No one quite like Ernests Gulbis

Finally, Ernests Gulbis has made news for something other than shooting off his big mouth. The talented, mercurial and actually quite likeable Latvian was last in the headlines when he declared that success has gone to Novak Djokovic's head -- that the top-ranked player has become just another phony celebrity.

On Sunday, though, he finally won a tournament again (St. Petersburg, Russia), at which time he went all Gulbis on us, declaring: “I’ve been very consistent, especially in finals. I’ve never lost in a final. I’m proud of that record.” Be warned, though: This isn’t quite like Rafael Nadal’s 8-0 record in French Open finals.

Wait, wasn’t Nadal the guy whose win over Gulbis back at Indian Wells so mystified the loser that he felt obliged to announce: “I thought I was the better player in the match”?

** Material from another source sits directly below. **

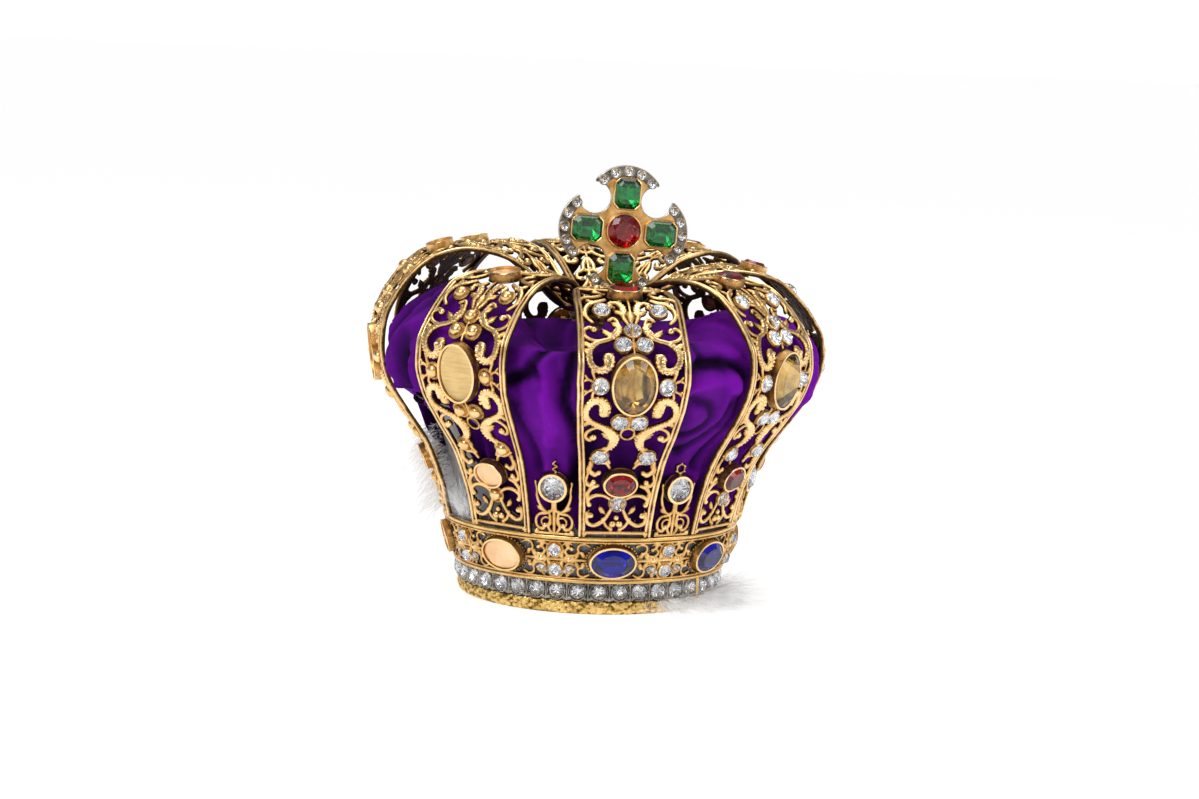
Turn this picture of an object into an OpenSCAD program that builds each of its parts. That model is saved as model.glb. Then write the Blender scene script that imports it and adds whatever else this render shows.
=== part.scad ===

Let the record show that Gulbis is, indeed, undefeated in finals. He’s played four of them since he turned pro in 2004, all in the lowest, 250-grade ATP events. He earned two of those titles at the ATP 250 in Delray Beach. Fla., so it’s possible that Ernie won last week because he thought he was playing in St. Pete, Florida. The other title Gulbis won, he collected at Los Angeles, a tourney that has since gone belly up because of a lack of interest. That’s four career titles, six fewer than Nadal has won -- this year. And two of those were Grand Slam tournaments.

But let’s give Gulbis his due. The 6-foot-3, No. 36-ranked 25-year-old is outspoken, frank and fun-loving. In other words, he’s what pundits and insiders would describe as a “head case.” The ATP Tour these days is loaded with guys who carry their racket bags as if they were stuffed leather briefcases, and they’re as colorful as that image suggests. Not Ernie. No sooner did he finish posing with the St. Petersburg trophy than he began assessing his place in the game and making bold predictions. “Everybody knows I can play well for a tournament or a match and then I go downhill. I just need to bring this consistency to bigger tournaments, especially Grand Slams. Then I believe I am a top-20 player for sure, and not so far from top 10.”

There’s just no quit in this guy, at least not when it comes to self-regard. But there’s no doubt that he has the talent to back up his imaginings, even if the same could be said for, oh, a few dozen other ranked players. And though most find him nothing less than insufferable, others among us accept his wild claims as part and parcel of head-case syndrome. And you have to hand it to Ernie, it looks like he may end up the last head case standing when the year comes to a close.

Think back to this spring, and the hubbub created by those three other ultra-talented head cases, Grigor Dimitrov (Bulgaria), Benoit Paire (France) and the oldest member of this anti-big four, Fabio Fognini (Italy). All three of them signaled that they might (finally) be ready to do some major damage from the mid-point of the season onward, but they’ve gone quietly back into netherworld.

Fognini won exactly two matches since his hot run on clay this summer. That’s one fewer than Paire notched up over the same span. Dimitrov lost in the first round of the US Open and hasn’t been heard from since. You could say that by head-case standards, Gulbis is a model of consistency. Since Wimbledon, he’s had wins over Andy Murray, Feliciano Lopez and … Fognini.

So let’s enjoy Gulbis while we’ve got him, for if he judges himself accurately and then does what he must do to remedy his situation, the next thing you know some head case is going to say he’s changed -- that he’s become just another phony like that Djokovic guy.